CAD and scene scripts
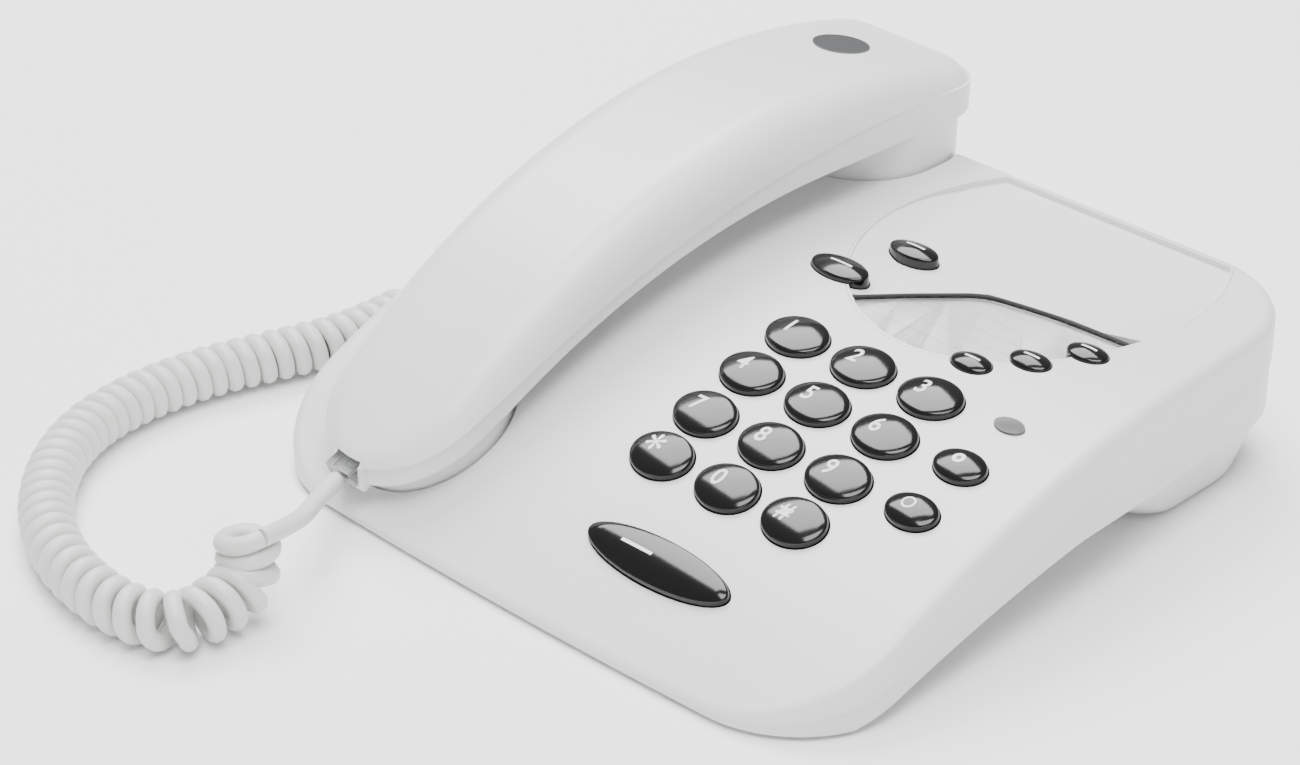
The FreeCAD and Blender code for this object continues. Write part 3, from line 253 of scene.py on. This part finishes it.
def spun_aluminium(centre, name, tone):
    """Aluminium with fine rings about an upright axis through centre."""
    material, surface = new_material(name, Metallic=1.0, Base_Color=linear(tone))
    place = (add(material, "ShaderNodeTexCoord", {}), "Object")
    shift = (-centre[0], -centre[1], -centre[2])
    move = add(material, "ShaderNodeMapping", {"Vector": place, "Location": shift})
    wave = {"Vector": (move, "Vector"), "Scale": RINGS, "Distortion": 0.4, "Detail": 1.0}
    rings = add(material, "ShaderNodeTexWave", wave, wave_type="RINGS", rings_direction="Z")
    shine(material, surface, rings, "Fac", 0.28, 0.4)
    relief(material, surface, rings, "Fac", 0.15, 0.02 * MM)
    return material


def solder_mask():
    """Green board lacquer over a grid of copper."""
    material, surface = new_material("board_green_solder_mask", Roughness=0.35)
    place = (add(material, "ShaderNodeTexCoord", {}), "Object")
    grid = {"Vector": place, "Scale": COPPER_CELLS, "Randomness": 0.0}
    cells = add(material, "ShaderNodeTexVoronoi", grid, distance="MANHATTAN")
    step = {"Value": (cells, "Distance"), "From Min": 0.3, "From Max": 0.34}
    edge = add(material, "ShaderNodeMapRange", step)
    two_tones(material, surface, edge, "Result", "#1F5A34", "#174828")
    relief(material, surface, edge, "Result", 0.3, 0.03 * MM)
    return material


def middle_of(node):
    """The centre of a CAD node's box."""
    low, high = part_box(node)
    return (Vector(low) + Vector(high)) / 2.0


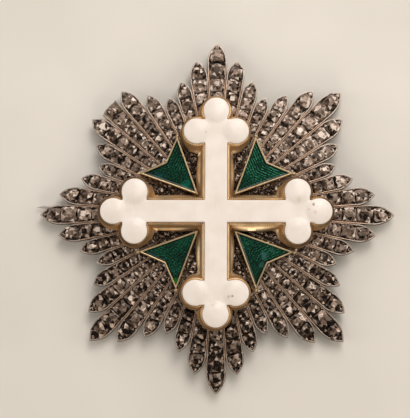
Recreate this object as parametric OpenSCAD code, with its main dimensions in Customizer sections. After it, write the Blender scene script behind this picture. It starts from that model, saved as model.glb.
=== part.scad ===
// A jewelled breast star of an order: a domed silver star of narrow rays set with rose-cut stones,
// with a white enamelled trefoil cross over a green enamelled saltire, and a hinged pin behind.
// It lies on its back, with its face up (+Z) and its top ray along +Y. Sizes are in millimetres.

/* [Star] */
// Reach of the longest rays from the centre
star_r = 42; // [40:0.5:44]
// How far the tips of the longest rays lie below the middle of the star
dome_drop = 3.2; // [2.8:0.1:3.6]
// Thickness of the silver at the rims
plate_t = 1.2; // [1:0.1:1.4]
// Width of the rim round each ray
rim_w = 0.32; // [0.26:0.02:0.4]
// Depth of the stone channels below the rims
channel_d = 0.5; // [0.4:0.05:0.6]

/* [Stones] */
// Clear space between a stone and the next
stone_gap = 0.12; // [0.1:0.01:0.2]
// Diameter of the smallest stone that is a solid here
smallest_stone = 1.6; // [1.6:0.02:2]
// Height of a stone's crown as a share of its diameter
crown_share = 0.28; // [0.2:0.01:0.34]

/* [White cross] */
// Reach of the white enamel along each arm
cross_reach = 26.9; // [26:0.1:28]
// Distance from the centre to the middle of each trefoil
trefoil_u = 18.9; // [18:0.1:20]
// Distance from a trefoil's middle to the middles of its side lobes
lobe_v = 4.6; // [4.2:0.1:5]
// Width of an arm's white enamel
arm_w = 5.2; // [4.8:0.1:5.6]
// Radius of the round lobes
lobe_r = 3.05; // [2.85:0.05:3.3]
// Height of the gold body
cross_h = 3.4; // [3:0.1:3.8]
// How far the gold reaches past the enamel at its foot
gold_flare = 0.95; // [0.9:0.05:1.3]

/* [Green saltire] */
// Distance from the centre to the inner point of each arm
apex_u = 5.9; // [5.7:0.1:6.2]
// Distance from the centre, along the arm, to its two outer points
tip_u = 19.35; // [18:0.05:19.6]
// Half the distance between the two outer points
tip_v = 6.3; // [5.8:0.05:6.4]
// Distance from the centre to the notch between the outer points
notch_u = 16.9; // [16:0.1:17.4]
// Width of the gold rim round the green enamel
cell_rim = 0.45; // [0.45:0.05:0.7]
// Height of the gold cells
cell_h = 1.35; // [1.1:0.05:1.5]

/* [Pin] */
// Diameter of the pin wire
pin_d = 1; // [0.8:0.05:1.1]
// How far left of the centre the pin's point lies
pin_reach = 42.9; // [42.6:0.1:44]
// How far above the centre line the pin lies
pin_y = 2; // [1:0.1:3]
// How far right of the centre the hinge lies
hinge_x = 30; // [29:0.5:31]
// How far left of the centre the catch lies
catch_x = 30; // [28:0.5:31]

/* [Hidden] */
$fn = 72;

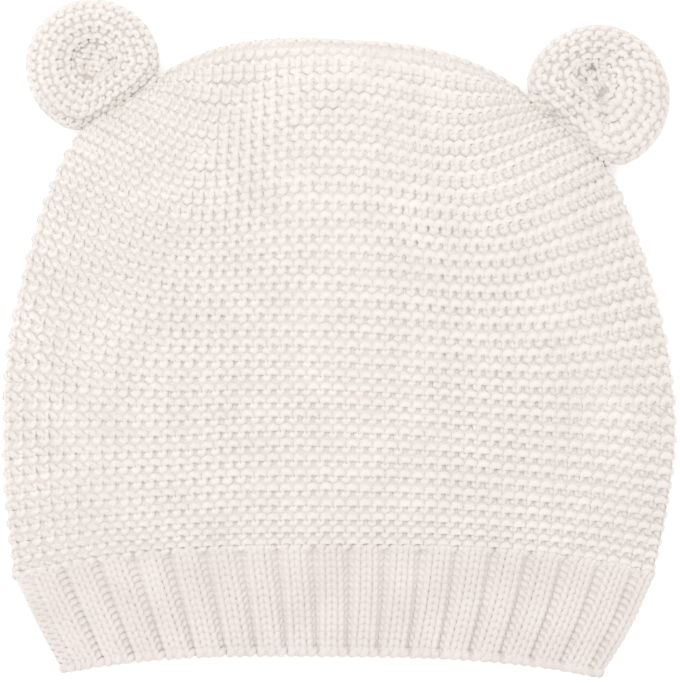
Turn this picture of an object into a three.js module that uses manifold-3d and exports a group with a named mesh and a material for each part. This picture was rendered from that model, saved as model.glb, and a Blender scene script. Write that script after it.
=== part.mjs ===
// Knitted baby hat with two round ears, lying flat on its back.
// Millimetres. +X is the wearer's left-to-right as seen from the front, +Y runs from hem to crown
// and +Z is up, away from the surface that the hat lies on.

import * as THREE from "three";
import { mergeVertices } from "three/addons/utils/BufferGeometryUtils.js";
import Module from "manifold-3d";

// Driving dimensions
const HAT_WIDTH = 180; // flat width across both folds, where the hat is widest
const CROWN_RISE = 135; // from the middle of the band's top up to the crown's top
const BAND_HEIGHT = 28.5; // ribbed band, measured at its middle
const BODY_THICKNESS = 22; // two layers and the air between them, at the fullest place
const WALL = 3; // one layer of the knitted fabric
const SEAM_GAP = 0.3; // clearance between pieces that are sewn or knitted together
const RIB_COUNT = 36; // ribs all round the band
const RIB_DEPTH = 1.2; // how far the purl troughs lie below the ribs
const RIDGE_COUNT = 33; // garter ridges from the band up to the crown's top
const RIDGE_DEPTH = 0.9; // how far the rows between two ridges lie below them
const TROUGH_FROM_FOLD = 4; // first trough on the front, inwards of the left fold
const LEFT_EAR_RADIUS = 18.1;
const RIGHT_EAR_RADIUS = 19.7;
const EAR_THICKNESS = 13.5; // rim of an ear, from the surface up
const EAR_STAND = 10.8; // from the crown's corner edge out to an ear's middle
const LEFT_EAR_LAP = 2.4; // how far the left ear's lower edge laps over the crown's edge
const RIGHT_EAR_LAP = 0.9;

// Shares that shape the lying pouch
const FOLD_LEVEL = 0.42; // height of the side folds, as a share of the local thickness
const FLAT_BACK = 0.74; // share of the half width over which the back lies flat
const FRONT_FULLNESS = 2.8; // exponent of the front's rise from a fold, larger is flatter
const ROW_ARCH = 3; // exponent of a knitted row's arch across the hat
const DIP_PLACE = 0.57; // where a row dips deepest, from the middle line to a fold
const CLOSING_START = 0.84; // share of the rows where the top starts to close
const CROWN_HALF_POINTS = 20; // points across one layer
const LEVELS_PER_RIDGE = 2; // a furrow and a crest
const INNER_CROWN_LEVELS = 14;
const CLEARANCE_LEVELS = 40; // levels of the filled crown that the ears are cut back by
const FINE_HALF_POINTS = 120; // points across one layer where a loop's length is measured
const LENGTHS_PER_POINT = 4; // samples of the length between two of those points
const ROUND = 2; // exponent that makes a swelling a quarter of an ellipse
const WELD_TOLERANCE = 1e-4;
const BAND_LEVELS = [0, 0.3, 0.65, 0.93, 1];
const INNER_BAND_LEVELS = [1, 0.5, 0];

// Rows of the crown, from the band (row 0) to the top seam (row 1).
// left and right are the folds, as shares of half the width out from the middle line;
// leftUp, rightUp and middleUp are heights as shares of the crown's rise, and leftDip and
// rightDip say how far the row dips between its middle and each fold, as shares of it too;
// full is the thickness as a share of the body's.
const CROWN_COLUMNS = "row left leftUp right rightUp middleUp leftDip rightDip full".split(" ");
const CROWN_ROWS = [
  [0.0, 0.97, -0.059, 0.935, -0.055, 0.0, 0.0, 0.0, 0.7],
  [0.08, 0.983, 0.016, 0.958, 0.011, 0.064, 0.005, 0.004, 0.84],
  [0.2, 0.998, 0.145, 0.985, 0.119, 0.178, 0.01, 0.005, 0.95],
  [0.3, 0.998, 0.266, 1.0, 0.22, 0.27, 0.014, 0.006, 1.0],
  [0.4, 0.986, 0.4, 0.988, 0.348, 0.358, 0.014, 0.008, 1.0],
  [0.5, 0.947, 0.528, 0.95, 0.478, 0.457, 0.017, 0.011, 1.0],
  [0.6, 0.897, 0.647, 0.891, 0.61, 0.56, 0.026, 0.018, 0.98],
  [0.7, 0.835, 0.755, 0.81, 0.736, 0.664, 0.037, 0.028, 0.93],
  [0.8, 0.743, 0.844, 0.69, 0.82, 0.78, 0.042, 0.032, 0.85],
  [0.9, 0.615, 0.898, 0.598, 0.871, 0.885, 0.034, 0.026, 0.76],
  [1.0, 0.516, 0.937, 0.539, 0.902, 1.0, 0.0, 0.0, 0.66],
].map((cells) => Object.fromEntries(CROWN_COLUMNS.map((name, i) => [name, cells[i]])));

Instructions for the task
Identify lines with the string "dimensions". Copy each one.

Written answer
Recreate this object as parametric OpenSCAD code, with its main dimensions in Customizer sections. After it, write the Blender scene script behind this picture. It starts from that model, saved as model.glb.
// Driving dimensions